Karl-Heinz Rummenigge: Seien Sie versichert, dass wir die Lage sehr ernst nehmen und wirklich alles auf den Prüfstand stellen. Ein „Weiter so“ wird es mit dem FC Bayern nicht geben. Der FC Bayern ist in seiner Geschichte aus Krisen stets gestärkt hervorgegangen. Wir haben zwei Weltkriege überstanden.

Hans-Joachim Watzke: Bis vor Kurzem habe ich noch gedacht: Real Madrid, Barcelona und der FC Bayern können jedes Problem der Welt mit Geld lösen. Aber jetzt helfen keine Kontostände. Das ist kein Wunschkonzert mehr. Schauen sie sich um, wie viel Existenzen im Profifußball auf dem Spiel stehen. Wir tragen eine große Verantwortung und manchmal muss man im Leben Stellschrauben neu justieren.

Was heißt das konkret?

Watzke: Wir können derzeit leider kein Fußball spielen. Das nervt mich gewaltig. Was aber jetzt viel wichtiger ist: Wir können Fußball gestalten. Wir spüren gerade, wie wichtig eine große Gemeinschaft ist, die füreinander einsteht.

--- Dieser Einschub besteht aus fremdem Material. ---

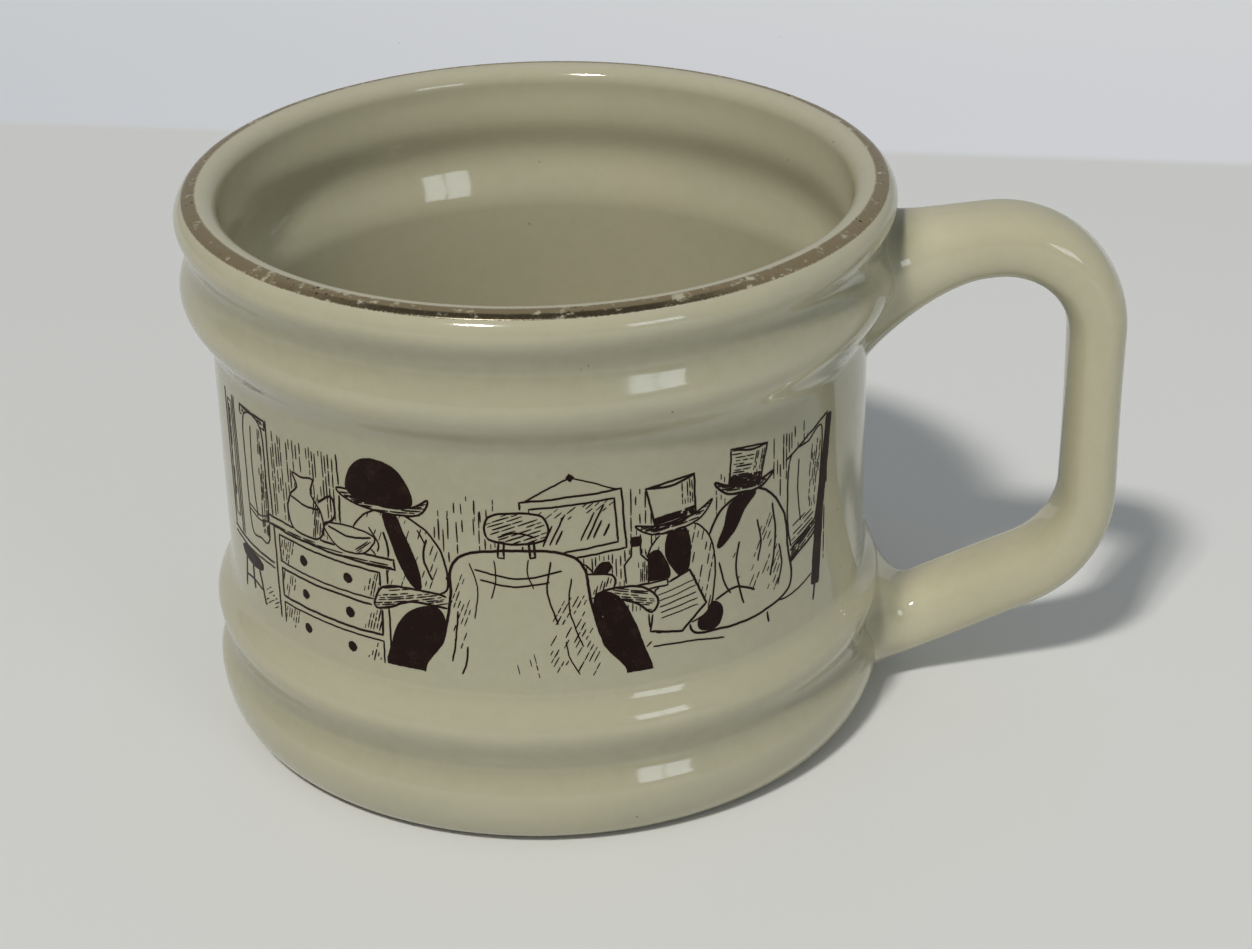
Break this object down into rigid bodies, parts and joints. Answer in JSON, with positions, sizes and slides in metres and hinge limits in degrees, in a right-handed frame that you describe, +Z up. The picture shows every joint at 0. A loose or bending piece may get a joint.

Unser Wunsch ist es, dass die BVB-Familie größer wird. Jetzt haben wir die Zeit, uns darum zu kümmern. Wir werden eine Frauenabteilung aufmachen. Das machen wir natürlich nicht aus Jux und Tollerei. Am Ende zählen die Ergebnisse.

Hans-Joachim Watzke Geschäftsführer/Dortmund.

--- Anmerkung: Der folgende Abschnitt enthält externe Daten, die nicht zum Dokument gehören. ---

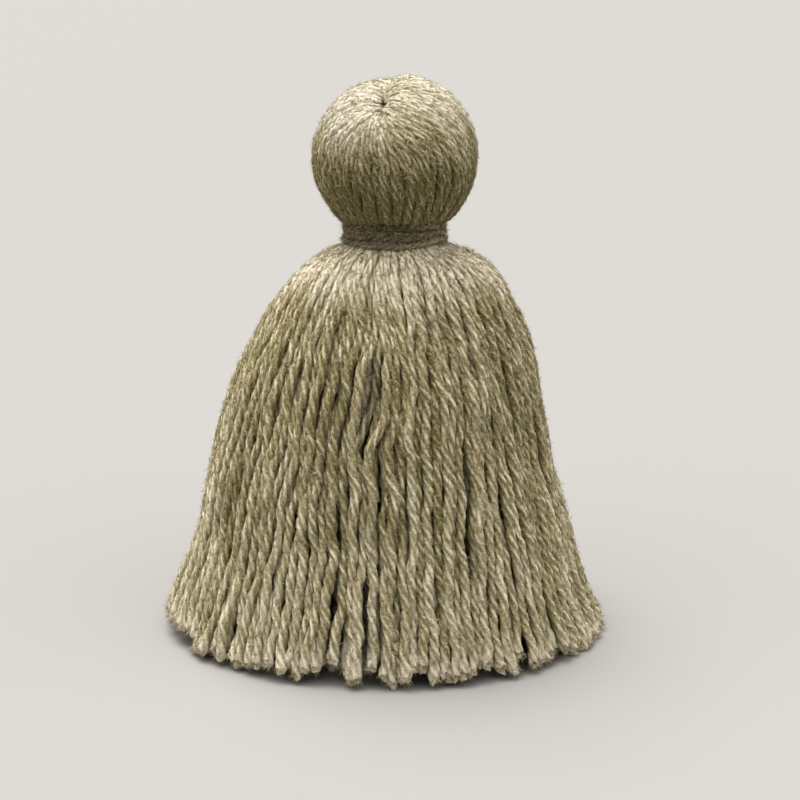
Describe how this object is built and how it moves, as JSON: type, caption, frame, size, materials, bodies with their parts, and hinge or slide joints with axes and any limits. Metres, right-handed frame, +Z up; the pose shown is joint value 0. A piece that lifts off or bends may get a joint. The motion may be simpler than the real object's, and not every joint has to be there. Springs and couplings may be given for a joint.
{
  "type": "yarn tassel",
  "caption": "A full wool-yarn tassel with a ball-shaped head, a bound neck and a wide bell of loose twisted strands, standing on its strand ends",
  "frame": {"origin": "middle of the footprint, on the surface that the strand ends stand on", "axes": "+Z runs up from the strand ends to the head, -Y is the tassel's front, and X runs across its wider side"},
  "size_m": [0.08, 0.059, 0.099],
  "materials": {
    "yarn": "matte, fuzzy four-ply wool yarn in a greyish beige",
    "binding": "matte, the same yarn wound tight round the neck"
  },
  "bodies": {
    "root": {"yarn_hank": "yarn", "neck_binding": "binding"}
  },
  "joints": []
}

...und Hans-Joachim Watzke warnen vor Ich-AGs im Profifußball Foto: Eibner Pressefoto/imago

Rummenigge: Eine wunderbare Entscheidung. Wir müssen aufhören, immer nur finanziell zu ticken. Deshalb wird der FC Bayern künftig keine Trainingslager mehr in Katar beziehen. Wir stehen in guten Gesprächen mit der Stadt Bergamo und wollen unseren Anteil leisten, damit die Menschen dort ein Stück weit auch wieder Freude am Leben haben. Am Ende des Tages zählt die Solidarität.

Herr Watzke, Ihre Äußerung kürzlich, dass Sie nicht Klubs aushelfen wollen, die schlecht gewirtschaftet haben, kam in der Öffentlichkeit nicht gut an.

Watzke: In der ersten Erregung sagt man viel. Es war schon immer die Haltung von Borussia Dortmund, gesellschaftlicher Verantwortung mit barer Münze gerecht zu werden. Nun müssen wir einen Schritt weitergehen. Wir schlagen vor, dass die Teams, die von den Einnahmen internationaler Wettbewerbe profitieren, der Liga einen erheblichen Anteil davon zurückzahlen.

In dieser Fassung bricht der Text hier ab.